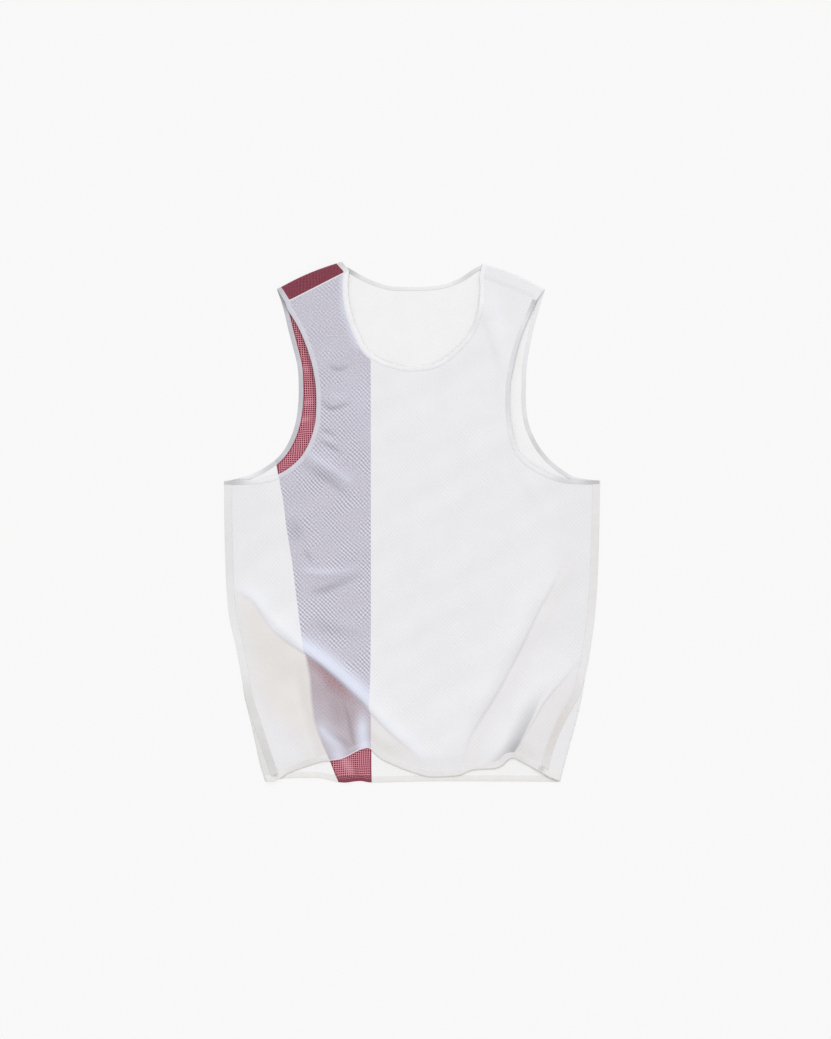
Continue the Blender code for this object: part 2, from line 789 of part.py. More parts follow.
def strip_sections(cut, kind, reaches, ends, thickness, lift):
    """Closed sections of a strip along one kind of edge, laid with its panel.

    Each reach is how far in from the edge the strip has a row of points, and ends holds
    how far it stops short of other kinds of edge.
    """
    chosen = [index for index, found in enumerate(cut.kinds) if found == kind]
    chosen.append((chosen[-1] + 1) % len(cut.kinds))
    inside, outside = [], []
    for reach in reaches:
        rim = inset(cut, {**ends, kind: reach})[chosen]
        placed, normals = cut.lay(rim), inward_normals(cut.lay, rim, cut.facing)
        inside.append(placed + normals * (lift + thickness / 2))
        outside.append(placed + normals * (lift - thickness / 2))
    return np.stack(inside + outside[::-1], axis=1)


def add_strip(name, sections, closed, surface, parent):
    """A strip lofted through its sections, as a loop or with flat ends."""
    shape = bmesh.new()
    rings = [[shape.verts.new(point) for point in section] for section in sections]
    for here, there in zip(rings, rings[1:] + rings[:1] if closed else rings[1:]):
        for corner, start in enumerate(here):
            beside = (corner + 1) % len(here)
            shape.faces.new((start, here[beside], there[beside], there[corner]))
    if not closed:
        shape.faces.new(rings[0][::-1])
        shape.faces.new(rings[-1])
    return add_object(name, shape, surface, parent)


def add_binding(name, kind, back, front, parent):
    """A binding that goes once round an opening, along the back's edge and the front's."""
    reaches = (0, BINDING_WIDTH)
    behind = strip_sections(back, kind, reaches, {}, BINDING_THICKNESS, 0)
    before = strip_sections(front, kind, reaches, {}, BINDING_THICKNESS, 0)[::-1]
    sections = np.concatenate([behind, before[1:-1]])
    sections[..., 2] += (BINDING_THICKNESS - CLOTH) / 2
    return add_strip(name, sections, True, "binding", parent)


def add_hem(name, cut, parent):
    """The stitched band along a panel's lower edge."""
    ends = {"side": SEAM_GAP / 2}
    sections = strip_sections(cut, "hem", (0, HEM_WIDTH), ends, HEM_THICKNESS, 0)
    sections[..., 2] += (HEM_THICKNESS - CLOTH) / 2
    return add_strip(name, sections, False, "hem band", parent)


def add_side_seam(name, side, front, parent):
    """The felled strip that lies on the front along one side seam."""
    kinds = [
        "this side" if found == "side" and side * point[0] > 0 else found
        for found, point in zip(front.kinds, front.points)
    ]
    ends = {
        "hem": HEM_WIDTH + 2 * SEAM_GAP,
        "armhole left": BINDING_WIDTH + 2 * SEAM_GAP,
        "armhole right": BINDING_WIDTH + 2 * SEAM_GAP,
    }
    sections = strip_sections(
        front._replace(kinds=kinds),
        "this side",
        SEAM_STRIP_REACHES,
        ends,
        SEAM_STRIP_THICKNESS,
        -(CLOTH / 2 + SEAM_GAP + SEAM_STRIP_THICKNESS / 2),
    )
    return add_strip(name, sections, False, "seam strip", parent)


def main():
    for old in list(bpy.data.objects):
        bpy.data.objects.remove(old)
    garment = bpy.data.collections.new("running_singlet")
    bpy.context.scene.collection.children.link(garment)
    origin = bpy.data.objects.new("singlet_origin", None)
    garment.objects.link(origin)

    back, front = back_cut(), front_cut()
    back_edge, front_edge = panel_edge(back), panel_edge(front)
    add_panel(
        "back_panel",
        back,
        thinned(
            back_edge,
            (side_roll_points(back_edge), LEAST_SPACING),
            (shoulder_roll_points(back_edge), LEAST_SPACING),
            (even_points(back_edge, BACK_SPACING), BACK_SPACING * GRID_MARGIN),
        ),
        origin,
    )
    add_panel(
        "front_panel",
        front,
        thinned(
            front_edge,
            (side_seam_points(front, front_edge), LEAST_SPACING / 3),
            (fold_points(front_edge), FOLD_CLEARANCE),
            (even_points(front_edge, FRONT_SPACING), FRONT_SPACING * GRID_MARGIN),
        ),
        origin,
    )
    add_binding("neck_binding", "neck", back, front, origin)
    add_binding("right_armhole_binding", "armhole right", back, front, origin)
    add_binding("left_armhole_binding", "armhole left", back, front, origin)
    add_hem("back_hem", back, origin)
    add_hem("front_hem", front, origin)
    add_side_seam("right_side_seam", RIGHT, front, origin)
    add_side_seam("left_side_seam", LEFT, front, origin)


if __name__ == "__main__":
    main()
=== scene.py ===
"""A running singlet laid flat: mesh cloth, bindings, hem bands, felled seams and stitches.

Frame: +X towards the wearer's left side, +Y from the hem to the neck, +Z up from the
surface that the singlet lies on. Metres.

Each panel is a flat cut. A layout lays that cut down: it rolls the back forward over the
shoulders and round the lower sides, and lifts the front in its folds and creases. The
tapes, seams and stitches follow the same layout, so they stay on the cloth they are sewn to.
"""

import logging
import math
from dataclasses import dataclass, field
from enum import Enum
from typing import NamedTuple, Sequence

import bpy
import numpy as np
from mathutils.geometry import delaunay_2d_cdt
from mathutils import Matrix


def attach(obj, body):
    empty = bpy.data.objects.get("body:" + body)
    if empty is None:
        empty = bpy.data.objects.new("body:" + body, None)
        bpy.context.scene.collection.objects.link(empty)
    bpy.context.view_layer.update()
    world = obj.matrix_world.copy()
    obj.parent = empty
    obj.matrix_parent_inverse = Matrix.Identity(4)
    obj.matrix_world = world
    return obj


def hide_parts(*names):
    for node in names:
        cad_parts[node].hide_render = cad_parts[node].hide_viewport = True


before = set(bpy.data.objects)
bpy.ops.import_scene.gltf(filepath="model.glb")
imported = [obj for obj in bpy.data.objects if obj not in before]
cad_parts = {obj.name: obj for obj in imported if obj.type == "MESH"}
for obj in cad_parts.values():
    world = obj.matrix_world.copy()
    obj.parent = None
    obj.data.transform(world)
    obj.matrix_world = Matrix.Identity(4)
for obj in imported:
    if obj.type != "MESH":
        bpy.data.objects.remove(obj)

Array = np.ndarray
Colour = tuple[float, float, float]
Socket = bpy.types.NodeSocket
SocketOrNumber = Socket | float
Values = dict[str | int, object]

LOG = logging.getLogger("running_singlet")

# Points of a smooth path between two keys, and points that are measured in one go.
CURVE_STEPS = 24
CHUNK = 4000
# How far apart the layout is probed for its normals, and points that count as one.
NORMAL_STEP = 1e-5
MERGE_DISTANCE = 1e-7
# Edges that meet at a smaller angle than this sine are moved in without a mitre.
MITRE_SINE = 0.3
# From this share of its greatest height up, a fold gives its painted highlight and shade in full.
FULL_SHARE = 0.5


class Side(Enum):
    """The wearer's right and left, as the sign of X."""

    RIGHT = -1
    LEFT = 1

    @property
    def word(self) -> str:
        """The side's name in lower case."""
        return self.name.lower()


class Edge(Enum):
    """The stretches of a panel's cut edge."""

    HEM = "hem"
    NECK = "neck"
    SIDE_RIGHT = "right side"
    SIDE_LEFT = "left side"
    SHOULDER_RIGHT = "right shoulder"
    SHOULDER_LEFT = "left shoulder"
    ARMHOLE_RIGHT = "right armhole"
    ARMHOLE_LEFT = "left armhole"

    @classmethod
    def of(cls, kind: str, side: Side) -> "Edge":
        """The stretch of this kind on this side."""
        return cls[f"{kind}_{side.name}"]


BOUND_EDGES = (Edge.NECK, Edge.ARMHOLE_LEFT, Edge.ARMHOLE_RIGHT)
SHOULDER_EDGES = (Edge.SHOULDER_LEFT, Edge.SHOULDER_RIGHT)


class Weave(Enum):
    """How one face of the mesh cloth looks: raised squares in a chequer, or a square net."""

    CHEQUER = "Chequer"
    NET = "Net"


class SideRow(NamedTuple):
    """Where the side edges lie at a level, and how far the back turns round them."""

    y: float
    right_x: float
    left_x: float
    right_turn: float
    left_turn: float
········
Work to be completed:
Start with the line that contains "from mathutils import Matrix" and end with the line that contains "stretches of a"; give those lines again exactly, and no others.

Solution:
from mathutils import Matrix


def attach(obj, body):
    empty = bpy.data.objects.get("body:" + body)
    if empty is None:
        empty = bpy.data.objects.new("body:" + body, None)
        bpy.context.scene.collection.objects.link(empty)
    bpy.context.view_layer.update()
    world = obj.matrix_world.copy()
    obj.parent = empty
    obj.matrix_parent_inverse = Matrix.Identity(4)
    obj.matrix_world = world
    return obj


def hide_parts(*names):
    for node in names:
        cad_parts[node].hide_render = cad_parts[node].hide_viewport = True


before = set(bpy.data.objects)
bpy.ops.import_scene.gltf(filepath="model.glb")
imported = [obj for obj in bpy.data.objects if obj not in before]
cad_parts = {obj.name: obj for obj in imported if obj.type == "MESH"}
for obj in cad_parts.values():
    world = obj.matrix_world.copy()
    obj.parent = None
    obj.data.transform(world)
    obj.matrix_world = Matrix.Identity(4)
for obj in imported:
    if obj.type != "MESH":
        bpy.data.objects.remove(obj)

Array = np.ndarray
Colour = tuple[float, float, float]
Socket = bpy.types.NodeSocket
SocketOrNumber = Socket | float
Values = dict[str | int, object]

LOG = logging.getLogger("running_singlet")

# Points of a smooth path between two keys, and points that are measured in one go.
CURVE_STEPS = 24
CHUNK = 4000
# How far apart the layout is probed for its normals, and points that count as one.
NORMAL_STEP = 1e-5
MERGE_DISTANCE = 1e-7
# Edges that meet at a smaller angle than this sine are moved in without a mitre.
MITRE_SINE = 0.3
# From this share of its greatest height up, a fold gives its painted highlight and shade in full.
FULL_SHARE = 0.5


class Side(Enum):
    """The wearer's right and left, as the sign of X."""

    RIGHT = -1
    LEFT = 1

    @property
    def word(self) -> str:
        """The side's name in lower case."""
        return self.name.lower()


class Edge(Enum):
    """The stretches of a panel's cut edge."""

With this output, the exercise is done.